▶ WHAT YOU SHOULD DO
Go through the lines below. Copy those with "from".
===============
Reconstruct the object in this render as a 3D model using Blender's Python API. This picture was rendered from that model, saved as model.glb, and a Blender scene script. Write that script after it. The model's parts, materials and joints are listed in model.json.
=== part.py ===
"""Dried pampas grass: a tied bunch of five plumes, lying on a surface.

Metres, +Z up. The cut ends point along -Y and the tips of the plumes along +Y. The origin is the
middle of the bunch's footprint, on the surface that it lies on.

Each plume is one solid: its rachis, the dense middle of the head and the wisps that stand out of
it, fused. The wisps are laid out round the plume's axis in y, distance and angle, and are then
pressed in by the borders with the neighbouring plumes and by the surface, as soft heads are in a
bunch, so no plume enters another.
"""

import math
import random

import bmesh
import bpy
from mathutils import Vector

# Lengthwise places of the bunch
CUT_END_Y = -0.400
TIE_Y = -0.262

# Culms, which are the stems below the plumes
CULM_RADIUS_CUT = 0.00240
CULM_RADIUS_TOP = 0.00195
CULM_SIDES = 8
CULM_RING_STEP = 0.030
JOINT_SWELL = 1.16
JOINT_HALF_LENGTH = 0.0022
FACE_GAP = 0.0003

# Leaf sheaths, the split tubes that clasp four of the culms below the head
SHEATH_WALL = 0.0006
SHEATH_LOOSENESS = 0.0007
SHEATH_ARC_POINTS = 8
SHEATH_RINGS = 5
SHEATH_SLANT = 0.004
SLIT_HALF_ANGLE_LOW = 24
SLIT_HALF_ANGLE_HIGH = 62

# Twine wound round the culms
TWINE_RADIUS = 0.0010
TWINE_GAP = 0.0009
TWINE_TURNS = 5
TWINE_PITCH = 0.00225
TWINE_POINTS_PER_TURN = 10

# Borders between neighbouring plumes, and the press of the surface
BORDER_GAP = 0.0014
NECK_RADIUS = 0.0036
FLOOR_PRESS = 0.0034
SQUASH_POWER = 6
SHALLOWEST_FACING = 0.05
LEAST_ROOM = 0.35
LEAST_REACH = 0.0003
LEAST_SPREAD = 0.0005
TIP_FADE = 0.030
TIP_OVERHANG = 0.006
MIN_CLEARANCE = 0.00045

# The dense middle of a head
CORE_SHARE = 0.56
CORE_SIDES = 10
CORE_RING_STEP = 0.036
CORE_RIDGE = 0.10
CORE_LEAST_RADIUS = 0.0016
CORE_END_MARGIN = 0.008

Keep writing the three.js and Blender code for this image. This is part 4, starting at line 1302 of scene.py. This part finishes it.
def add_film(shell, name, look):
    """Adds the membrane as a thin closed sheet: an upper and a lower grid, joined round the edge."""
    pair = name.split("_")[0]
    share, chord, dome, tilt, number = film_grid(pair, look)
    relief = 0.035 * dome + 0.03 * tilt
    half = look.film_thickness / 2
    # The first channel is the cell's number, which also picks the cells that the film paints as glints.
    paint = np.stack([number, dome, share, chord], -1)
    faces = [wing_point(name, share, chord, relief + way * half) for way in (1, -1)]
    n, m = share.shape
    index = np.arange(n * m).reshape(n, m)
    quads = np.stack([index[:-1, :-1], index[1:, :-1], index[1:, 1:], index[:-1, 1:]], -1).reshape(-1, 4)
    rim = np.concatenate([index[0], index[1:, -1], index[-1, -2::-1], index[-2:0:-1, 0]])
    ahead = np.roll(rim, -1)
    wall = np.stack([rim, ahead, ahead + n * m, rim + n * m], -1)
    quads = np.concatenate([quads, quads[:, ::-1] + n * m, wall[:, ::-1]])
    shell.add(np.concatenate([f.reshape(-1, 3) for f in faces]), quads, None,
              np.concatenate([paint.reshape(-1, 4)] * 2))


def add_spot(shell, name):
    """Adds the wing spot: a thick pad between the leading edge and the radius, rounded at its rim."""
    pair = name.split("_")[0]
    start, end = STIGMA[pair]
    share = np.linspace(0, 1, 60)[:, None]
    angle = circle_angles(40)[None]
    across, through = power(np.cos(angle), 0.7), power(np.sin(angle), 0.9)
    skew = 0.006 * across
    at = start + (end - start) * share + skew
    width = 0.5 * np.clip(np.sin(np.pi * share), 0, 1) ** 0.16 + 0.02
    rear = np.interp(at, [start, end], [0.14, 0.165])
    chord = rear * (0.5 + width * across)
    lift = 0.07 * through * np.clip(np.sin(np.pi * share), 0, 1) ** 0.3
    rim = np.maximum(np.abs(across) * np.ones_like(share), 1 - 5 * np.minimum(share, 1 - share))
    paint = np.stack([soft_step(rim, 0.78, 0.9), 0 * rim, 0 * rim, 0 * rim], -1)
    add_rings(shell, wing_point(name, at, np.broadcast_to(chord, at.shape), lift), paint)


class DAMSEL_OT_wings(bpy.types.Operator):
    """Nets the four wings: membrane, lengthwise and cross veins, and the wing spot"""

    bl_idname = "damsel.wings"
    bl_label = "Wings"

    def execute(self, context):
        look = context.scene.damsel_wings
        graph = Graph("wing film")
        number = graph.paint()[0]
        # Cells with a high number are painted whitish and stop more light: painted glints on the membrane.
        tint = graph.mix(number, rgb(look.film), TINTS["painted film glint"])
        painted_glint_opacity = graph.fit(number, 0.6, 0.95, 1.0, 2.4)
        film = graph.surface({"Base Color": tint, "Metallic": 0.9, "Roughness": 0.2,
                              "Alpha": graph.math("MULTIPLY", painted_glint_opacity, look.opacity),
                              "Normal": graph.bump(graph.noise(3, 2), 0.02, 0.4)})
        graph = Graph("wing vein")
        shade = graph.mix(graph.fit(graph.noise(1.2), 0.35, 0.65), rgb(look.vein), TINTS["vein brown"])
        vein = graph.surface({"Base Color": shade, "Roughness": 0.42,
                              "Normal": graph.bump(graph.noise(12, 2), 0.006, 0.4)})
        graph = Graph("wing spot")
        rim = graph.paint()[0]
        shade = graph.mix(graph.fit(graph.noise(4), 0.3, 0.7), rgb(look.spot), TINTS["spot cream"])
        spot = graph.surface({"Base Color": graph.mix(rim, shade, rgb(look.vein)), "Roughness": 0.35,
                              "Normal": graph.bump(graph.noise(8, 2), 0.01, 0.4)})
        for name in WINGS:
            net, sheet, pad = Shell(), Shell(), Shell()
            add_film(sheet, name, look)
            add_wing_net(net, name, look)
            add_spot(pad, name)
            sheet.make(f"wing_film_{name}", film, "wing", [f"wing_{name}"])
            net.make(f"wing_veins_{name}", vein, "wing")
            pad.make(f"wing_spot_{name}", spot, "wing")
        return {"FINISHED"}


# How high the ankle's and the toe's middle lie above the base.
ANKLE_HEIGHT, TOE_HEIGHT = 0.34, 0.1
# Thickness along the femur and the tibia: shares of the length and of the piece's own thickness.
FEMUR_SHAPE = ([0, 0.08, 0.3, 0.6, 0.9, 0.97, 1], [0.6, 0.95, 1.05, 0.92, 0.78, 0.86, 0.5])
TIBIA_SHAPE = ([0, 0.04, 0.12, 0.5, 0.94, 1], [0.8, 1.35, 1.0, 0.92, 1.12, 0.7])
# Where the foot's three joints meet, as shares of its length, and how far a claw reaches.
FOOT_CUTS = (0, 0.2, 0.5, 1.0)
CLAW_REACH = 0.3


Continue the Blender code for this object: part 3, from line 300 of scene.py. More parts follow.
===============
▶ THE COMPLETED TASK
Reconstruct the object in this render as a 3D model using Blender's Python API. This picture was rendered from that model, saved as model.glb, and a Blender scene script. Write that script after it. The model's parts, materials and joints are listed in model.json.
from mathutils import Vector
Continue the Blender code for this object: part 3, from line 300 of scene.py. More parts follow.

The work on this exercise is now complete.